WHAT TO WORK ON: Print the listing below exactly.

###

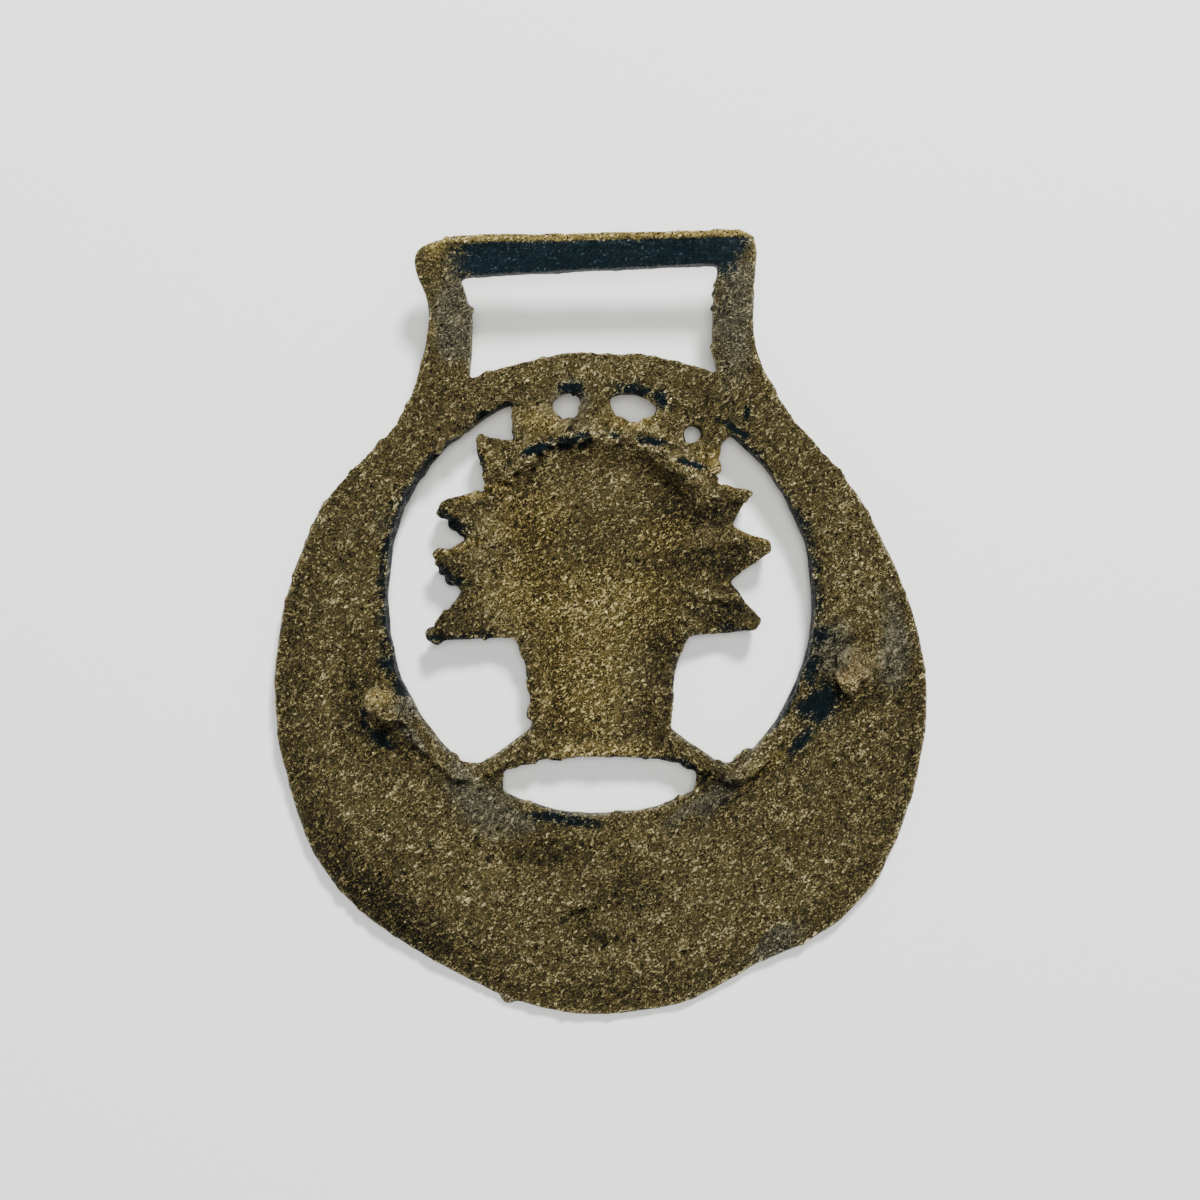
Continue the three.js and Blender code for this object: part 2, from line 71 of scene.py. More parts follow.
# The surface is remade on a grid this fine
VOXEL = 0.2
BAND = 7
TRIANGLES = 192000
ROUNDING = 0.15

# How many lumps and pits are strewn along the hollow's lip, and grains over the back
LIP_LUMPS = 64
LIP_PITS = 26
GRAINS = 1000

# The camera's place in millimetres and its lens, for the photo's view
CAMERA_PLACE = (-0.1, 3.14, 230.0)
LENS = 64.3
SENSOR = 36.0

# Share of chips on the surface at which it has its usual tone
USUAL_CHIPPING = 0.475


def ease(start, end, value):
    """0 before start, 1 after end, and a smooth step between."""
    share = np.clip((value - start) / (end - start), 0.0, 1.0)
    return share * share * (3.0 - 2.0 * share)


def lie(y):
    """Height of the plate's front over the floor: the brass leans on its domed front."""
    return LIE_SLOPE * np.maximum(0.0, y - REST_LINE)


def ellipse(x, y, centre, radii, degrees=0.0):
    """1 inside a turned ellipse, fading to 0 at about twice its size."""
    angle = math.radians(degrees)
    dx, dy = x - centre[0], y - centre[1]
    along = (dx * math.cos(angle) + dy * math.sin(angle)) / radii[0]
    across = (dy * math.cos(angle) - dx * math.sin(angle)) / radii[1]
    return np.exp(-0.7 * (along ** 2 + across ** 2))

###

WRITTEN ANSWER:
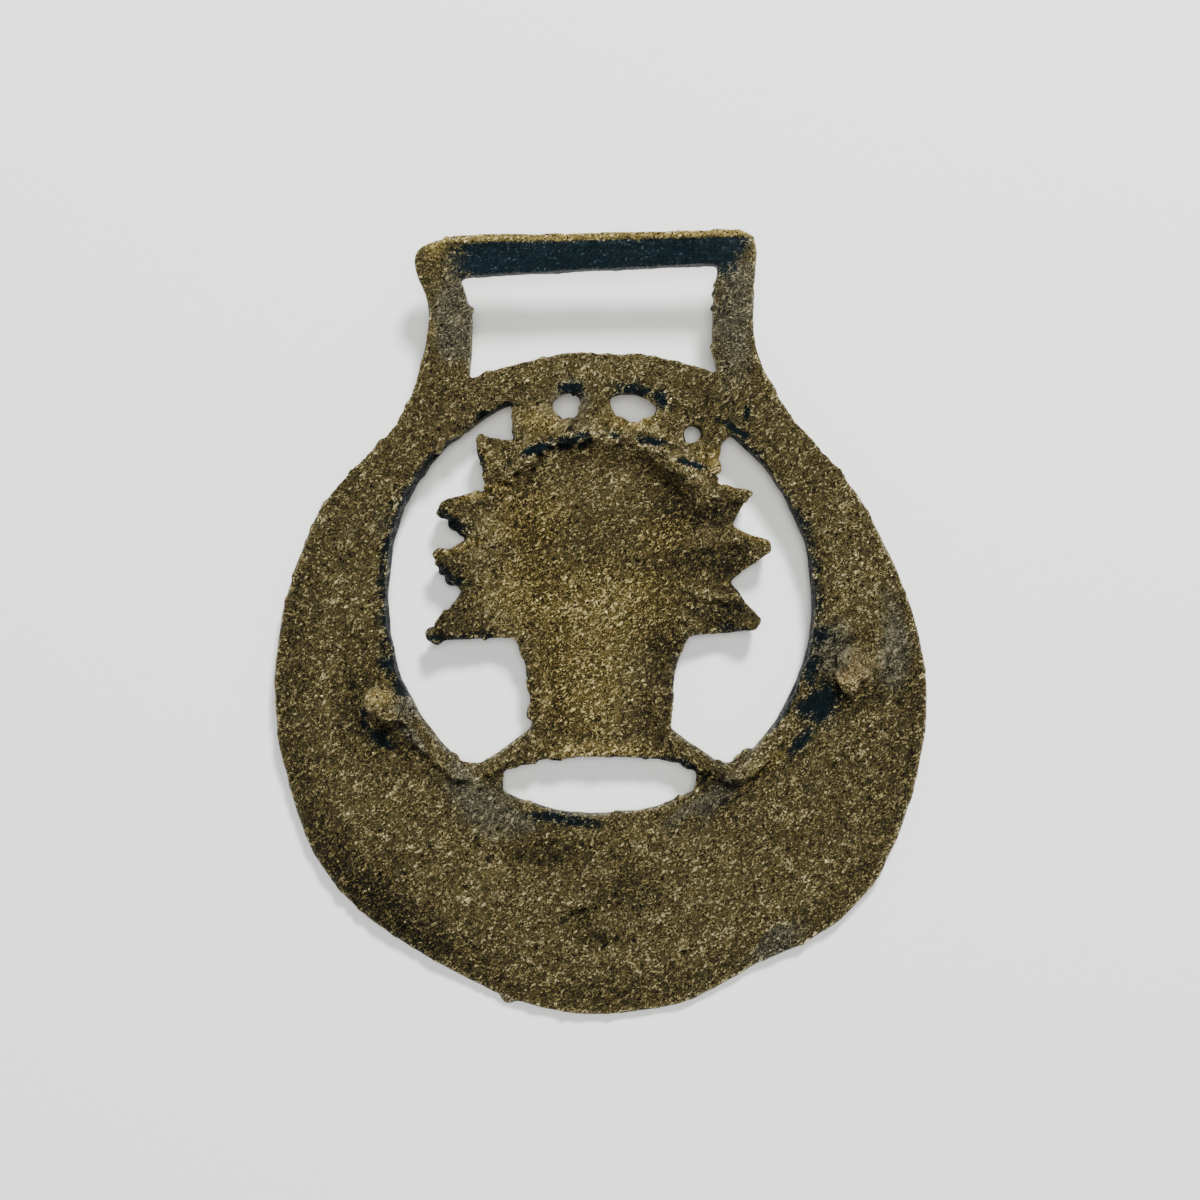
Continue the three.js and Blender code for this object: part 2, from line 71 of scene.py. More parts follow.
# The surface is remade on a grid this fine
VOXEL = 0.2
BAND = 7
TRIANGLES = 192000
ROUNDING = 0.15

# How many lumps and pits are strewn along the hollow's lip, and grains over the back
LIP_LUMPS = 64
LIP_PITS = 26
GRAINS = 1000

# The camera's place in millimetres and its lens, for the photo's view
CAMERA_PLACE = (-0.1, 3.14, 230.0)
LENS = 64.3
SENSOR = 36.0

# Share of chips on the surface at which it has its usual tone
USUAL_CHIPPING = 0.475


def ease(start, end, value):
    """0 before start, 1 after end, and a smooth step between."""
    share = np.clip((value - start) / (end - start), 0.0, 1.0)
    return share * share * (3.0 - 2.0 * share)


def lie(y):
    """Height of the plate's front over the floor: the brass leans on its domed front."""
    return LIE_SLOPE * np.maximum(0.0, y - REST_LINE)


def ellipse(x, y, centre, radii, degrees=0.0):
    """1 inside a turned ellipse, fading to 0 at about twice its size."""
    angle = math.radians(degrees)
    dx, dy = x - centre[0], y - centre[1]
    along = (dx * math.cos(angle) + dy * math.sin(angle)) / radii[0]
    across = (dy * math.cos(angle) - dx * math.sin(angle)) / radii[1]
    return np.exp(-0.7 * (along ** 2 + across ** 2))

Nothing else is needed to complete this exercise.